Le président du tribunal. Qui vous a inspiré tant de haine?

Charlotte Corday. Je n'avais pas besoin de la haine des autres. J'avais assez de la mienne.[27]

Допрос Шарлотты Корде на суде

Недолгий и сложный процесс, который в дни, предшествовавшие драме, разорвал душу убийцы Урицкого, мне не ясен. Почему выбор Каннегисера остановился на Урицком? Не знаю. Его убийство нельзя оправдать даже с точки зрения завзятого сторонника террора.

Сообщников у Каннегисера, по-видимому, не было. Большевистскому следствию не удалось их обнаружить, несмотря на чрезвычайное желание властей. В официальном документе об этом сказано:

«При допросе Леонид Каннегисер заявил, что он убил Урицкого не по постановлению партии или какой-либо организации, а по собственному побуждению, желая отомстить за аресты[28] офицеров и за расстрел своего друга Перельцвейга, с которым он был знаком около 10 лет. Из опроса арестованных и свидетелей по этому делу выяснилось, что расстрел Перельцвейга сильно подействовал на Леонида Каннегисера. После опубликования этого расстрела он уехал из дому на несколько дней — место его пребывания за эти дни установить не удалось».

По признанию следствия, нашедшему отражение в том же документе, «точно установить путем прямых доказательств, что убийство тов. Урицкого было организовано контрреволюционной организацией, не удалось».[29] Следствие, однако, осталось при мысли, что такая организация была, — и кивало, как водится, в сторону «империалистов Антанты».[30] У Антанты были тогда — летом 1918 года — другие занятия. Ллойд-Джорджа и вообще трудно себе представить в роли вдохновителя политических убийств. Его представитель в России не унаследовал террористических воззрений своего предка, знаменитого Джорджа Бьюкэнэна, монархомаха 16-го столетия. Что до Клемансо, то, хотя он и едва ли может быть причислен к принципиальным противникам террора, но организацией покушений на русских чекистов он, конечно, не занимался и своим представителям этого не поручал.

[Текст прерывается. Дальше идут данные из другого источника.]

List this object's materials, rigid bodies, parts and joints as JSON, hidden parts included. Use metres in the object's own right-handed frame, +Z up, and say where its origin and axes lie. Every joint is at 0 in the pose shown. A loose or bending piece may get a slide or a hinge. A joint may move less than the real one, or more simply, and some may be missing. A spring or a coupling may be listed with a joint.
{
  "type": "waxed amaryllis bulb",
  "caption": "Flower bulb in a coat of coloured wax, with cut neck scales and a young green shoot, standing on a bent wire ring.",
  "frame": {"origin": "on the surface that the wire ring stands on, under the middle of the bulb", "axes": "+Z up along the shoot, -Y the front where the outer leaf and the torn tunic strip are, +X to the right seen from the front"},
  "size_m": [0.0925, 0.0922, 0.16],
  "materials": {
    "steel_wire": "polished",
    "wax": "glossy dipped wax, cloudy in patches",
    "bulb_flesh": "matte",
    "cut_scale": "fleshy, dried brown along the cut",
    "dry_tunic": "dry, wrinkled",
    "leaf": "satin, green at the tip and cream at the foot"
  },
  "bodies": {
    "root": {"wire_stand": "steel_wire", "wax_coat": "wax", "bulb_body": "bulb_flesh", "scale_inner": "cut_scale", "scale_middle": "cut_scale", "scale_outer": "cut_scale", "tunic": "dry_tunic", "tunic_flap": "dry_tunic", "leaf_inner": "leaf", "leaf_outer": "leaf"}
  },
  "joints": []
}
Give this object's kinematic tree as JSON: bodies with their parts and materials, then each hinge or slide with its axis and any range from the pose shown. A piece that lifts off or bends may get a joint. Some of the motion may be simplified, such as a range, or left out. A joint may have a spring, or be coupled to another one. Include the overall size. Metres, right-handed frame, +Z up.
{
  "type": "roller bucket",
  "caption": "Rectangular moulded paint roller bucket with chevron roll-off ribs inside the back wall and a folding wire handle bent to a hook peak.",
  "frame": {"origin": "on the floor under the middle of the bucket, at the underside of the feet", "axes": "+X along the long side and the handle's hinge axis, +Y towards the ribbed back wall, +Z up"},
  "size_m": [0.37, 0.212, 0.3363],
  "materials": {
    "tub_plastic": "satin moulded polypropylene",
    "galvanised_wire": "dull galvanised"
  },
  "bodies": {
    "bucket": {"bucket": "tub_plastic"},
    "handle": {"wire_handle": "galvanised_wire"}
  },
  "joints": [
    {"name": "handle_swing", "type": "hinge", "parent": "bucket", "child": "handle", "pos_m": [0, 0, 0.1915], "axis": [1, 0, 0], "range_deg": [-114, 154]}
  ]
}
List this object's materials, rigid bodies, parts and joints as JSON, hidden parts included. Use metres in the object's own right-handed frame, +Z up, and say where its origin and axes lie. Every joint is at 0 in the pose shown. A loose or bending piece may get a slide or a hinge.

Я склонен думать, что показания Леонида Каннегисера на допросе соответствуют правде. Убийство Урицкого было его единоличным делом. Никакая организация, — ни та, в которой он состоял вместе с Перельцвейгом, ни какая бы то ни было другая — не поручала ему убивать шефа Петербургской Чрезвычайной комиссии. Непосредственной причиной его поступка, вероятно, и в самом деле было желание отомстить за погибшего друга (только этим еще и можно объяснить выбор Урицкого). Психологическая же основа была, конечно, очень сложная. Думаю, что состояла она из самых лучших, самых возвышенных чувств. Многое туда входило: и горячая любовь к России, заполняющая его дневники, и ненависть к ее поработителям, и чувство еврея, желавшего перед русским народом, перед историей противопоставить свое имя именам Урицких и Зиновьевых, и дух самопожертвования — все то же «на войне ведь не был», и жажда острых мучительных ощущений — он был рожден, чтоб стать героем Достоевского; и всего больше, думаю, жажда «всеочищающего огня страданья», — нет, не выдумано поэтами чувство, которое прикрывает эта звонкая риторическая фигура.

Сообщников, повторяю, у него, вероятно, не было, но живой образец, возможно, и был. Он преклонялся перед личностью Г. А. Лопатина, и, думается мне, ставил его себе примером, — пример далеко не плохой. Герман Александрович, конечно, не принимал никакого участия в их заговорщическом кружке, он в тот последний год своей жизни уже был неспособен ни к какой работе, да и чувствовал бы он себя среди этих конспираторов приблизительно так, как себя чувствовал Ахилл, переодетый девочкой, среди дочерей царя Ликомеда. Но Лопатин, сохранивший до конца дней свой бурный темперамент, не стеснялся в выражениях, когда говорил о большевиках и о способах борьбы с ними. Помню это и по своим разговорам с покойным Германом Александровичем. Знаю еще следующее:

В тот самый день, когда мать Леонида Каннегисера была выпущена из тюрьмы, ей по телефону сообщили из больницы, что Герман Лопатин умирает. Р. Л. Каннегисер немедленно отправилась в Петропавловскую больницу. Герман Александрович, бывший в полном сознании, сказал Р. Л., что счастлив увидеть ее перед смертью.

— Я думал, вы на меня сердитесь…

— За что?

— За гибель вашего сына.

— Чем же вы в ней виноваты?

Он промолчал, — не сказал больше ничего. Лопатин скончался через несколько часов.

Едва ли он имел основания обвинять себя в чем другом, кроме страстных слов, которые у него могли сорваться в разговоре с Леонидом Каннегисером; он очень любил молодого человека.